From ‘pandemic fatigue’ to ‘doomscrolling’, vocabulary of COVID-19 era

Virus Outbreak India One Million Cases

In the initial days of the COVID-19 pandemic, the world was grappling with a ‘new normal’, even as governments kicked in ‘lockdowns' across the globe. In those days, there was still optimism about halting the spread through ‘social distancing’. R naught and contact tracing were the terms bandied around as optimists sought to ‘flatten the curve'. Four months later, those words have lost their novelty, and are part of the everyday lexicon. In the meanwhile, many other terms and phrases are entering our everyday speech. Here is a listicle :

Pandemic fatigue: You switch on the news channel and there is the latest update on COVID-19 patients. You want to step out but the metro is not working because of the corona lockdown. You can't have that grand 50th birthday bash because social distancing is the order of the day. After nearly four months of living with the pandemic, one is simply tired of it on many levels – physical to emotional. That is pandemic fatigue for you. It is a dangerous thing because it makes people throw caution to the winds, and indulge in high risk behaviour like chucking the mask and thronging public places. Some also describe pandemic fatigue as that general feeling of listlessness and actually fatigue, triggered by the gloom all around.

Doomscrolling: The habit of listlessly surfing television channels or the internet, moving on from one gloomy report to another. A sure shot way to get into depression or pandemic fatigue.

VUCA world (Volatile, Uncertain, Complex, Ambiguous):  A term first coined in the 1980s and used by the US military, VUCA assumes various meanings as situations change. Once, it defined the post-Cold War world, today it is used liberally to define the present times. “The first half of 2020 has been VUCA,” many experts like to say.
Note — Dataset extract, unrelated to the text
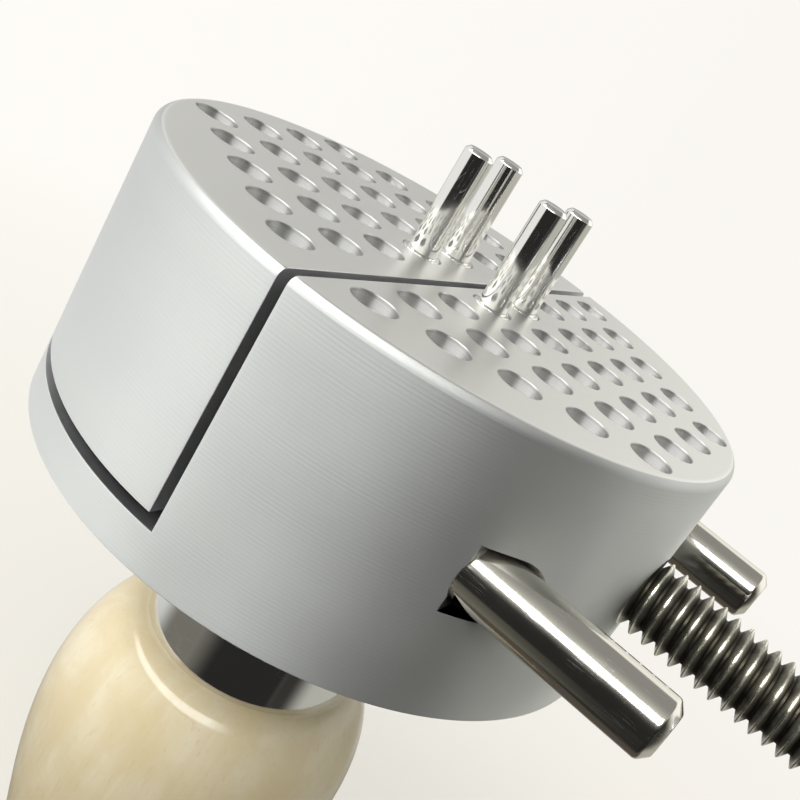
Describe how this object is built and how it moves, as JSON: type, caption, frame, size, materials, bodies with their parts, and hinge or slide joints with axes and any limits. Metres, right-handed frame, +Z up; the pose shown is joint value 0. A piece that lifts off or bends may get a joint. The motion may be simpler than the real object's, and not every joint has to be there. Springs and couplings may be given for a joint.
{
  "type": "hand vise",
  "caption": "Hand vise: round split head with a grid of pin holes, lift-out work pins, guide rods and a lead screw with knob, on a turned wooden handle.",
  "frame": {"origin": "in the flat work face, midway between the first rows of holes of the two jaws, with the four work pins around it", "axes": "+Z up out of the work face, +X along the lead screw towards the knob, +Y along the split between the jaws"},
  "size_m": [0.0894, 0.0508, 0.1394],
  "materials": {
    "aluminium": "satin, finely turned",
    "polished_steel": "polished",
    "screw_steel": "machined",
    "knob_aluminium": "knurled, satin",
    "dark_steel": "plain",
    "wood": "clear gloss lacquer"
  },
  "bodies": {
    "base": {"fixed_jaw": "aluminium", "ferrule": "polished_steel", "plate_screws": "dark_steel", "handle_stud": "dark_steel", "handle": "wood"},
    "moving": {"moving_jaw": "aluminium", "guide_rod_front": "polished_steel", "guide_rod_rear": "polished_steel", "rod_set_screws": "dark_steel", "keeper_pins": "dark_steel"},
    "screw": {"lead_screw": "screw_steel", "screw_knob": "knob_aluminium", "knob_set_screw": "dark_steel"},
    "pin_moving_front": {"work_pin_moving_front": "polished_steel"},
    "pin_moving_rear": {"work_pin_moving_rear": "polished_steel"},
    "pin_fixed_front": {"work_pin_fixed_front": "polished_steel"},
    "pin_fixed_rear": {"work_pin_fixed_rear": "polished_steel"}
  },
  "joints": [
    {"name": "screw_turn", "type": "hinge", "parent": "moving", "child": "screw", "pos_m": [0.03, 0, -0.0111], "axis": [-1, 0, 0], "range_deg": [-181, 5581]},
    {"name": "jaw_slide", "type": "slide", "parent": "base", "child": "moving", "axis": [-1, 0, 0], "range_m": [-0.00064, 0.01969]},
    {"name": "pin_moving_front_lift", "type": "slide", "parent": "moving", "child": "pin_moving_front", "axis": [0, 0, 1], "range_m": [0, 0.016]},
    {"name": "pin_moving_rear_lift", "type": "slide", "parent": "moving", "child": "pin_moving_rear", "axis": [0, 0, 1], "range_m": [0, 0.016]},
    {"name": "pin_fixed_front_lift", "type": "slide", "parent": "base", "child": "pin_fixed_front", "axis": [0, 0, 1], "range_m": [0, 0.016]},
    {"name": "pin_fixed_rear_lift", "type": "slide", "parent": "base", "child": "pin_fixed_rear", "axis": [0, 0, 1], "range_m": [0, 0.016]}
  ],
  "couplings": [
    {"joint": "screw_turn", "follows": "jaw_slide", "rad_per_m": 4947.4}
  ]
}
You can talk of VUCA challenges and how to navigate them; you can also discuss the opportunities that emerge from a VUCA world.
 
Build back better (BBM): This is a term used by the optimists, who know that there will be a world at the end of the pandemic, and they want to create something better then, than the legacy which led to the pandemic in the first place. BBM is an approach to a post-disaster scenario, where planners try to build in a certain resilience. It was first officially used in the third UN world conference on Disaster Risk Reduction in 2015 at Sendai, Japan, and finds mention in the UN Sendai Framework for Disaster Risk Reduction 2015-2030.

The cleaner air and water and wonderful sightings of fauna in urban areas during the first weeks of global lockdowns gave many of the present generation their only glimpse of what an unpolluted world looks like and the BBM resolve strengthened. Alas, with masks and personal protection equipment now strewn all around the garbage, that particular resolve was ephemeral.

As a policy, however, BBM hopes to build in resilience into societies and economies. Prime Minister Narendra Modi's clarion call for Atmanirbhar Bharat is in tune with the BBM vision.

Hybrid/blended: The lockdown lectures have proved beyond doubt that while educational institutions need to tech up their teaching processes—go online with lectures and assessments—the brick and blackboard infrastructure cannot be totally moved online. Endless screen time is not good for either students or teachers. The future, therefore, they say is blended/hybrid, with a mix of both forms for instruction and teaching.

MOOC (Massive open online course): These courses have been available online for years, with everyone from Harvard to the University Grants Commission (UGC) offering them. Most Moocs are free if the learner only wants to attend the lectures, but if she desires a certificate at the end of the course, she needs to sit for a test and has to pay a fee for it. In an attempt at encouraging the hybrid model of learning, UGC recently announced that students can accumulate upto 40 per cent credits in college by taking up Mooc programmes authorised by the UGC. It has even announced that Mooc assessments should not clash with term exams.

Herd immunity: A term used by epidemiologists since decades, herd immunity is now that golden ideal towards which societies hope to reach, in case the vaccine or cure for the disease doesn't come soon enough. Herd immunity occurs when a large chunk of a population is immune to a disease, and thereby prevents it from spreading. The percentage of a population required to be exposed to a virus for herd immunity depends on the type of the disease—the more infectious, the higher and the population percentage.

Herd immunity can be sped up by a vaccine, as has been done for most infectious diseases under compulsory vaccination, like polio. It can also be acquired the natural way, with many people getting infected once. However, given the nature of COVID-19, herd immunity may come at a very high cost to life.

A recent sero survey which shows that a quarter of Delhi's population has coronavirus antibodies, has triggered discussions on herd immunity.

Community Spread: A stage in the life cycle of an epidemic when the transmission from person to person is so rampant that it is nearly impossible to do contact tracing and understand the pathway of the spread of the disease. It happens when many people in a community are infected. What actually is community spread of course depends on how officials wish to describe it. And officials are usually loath to admit that an infection has reached the stage of community spread.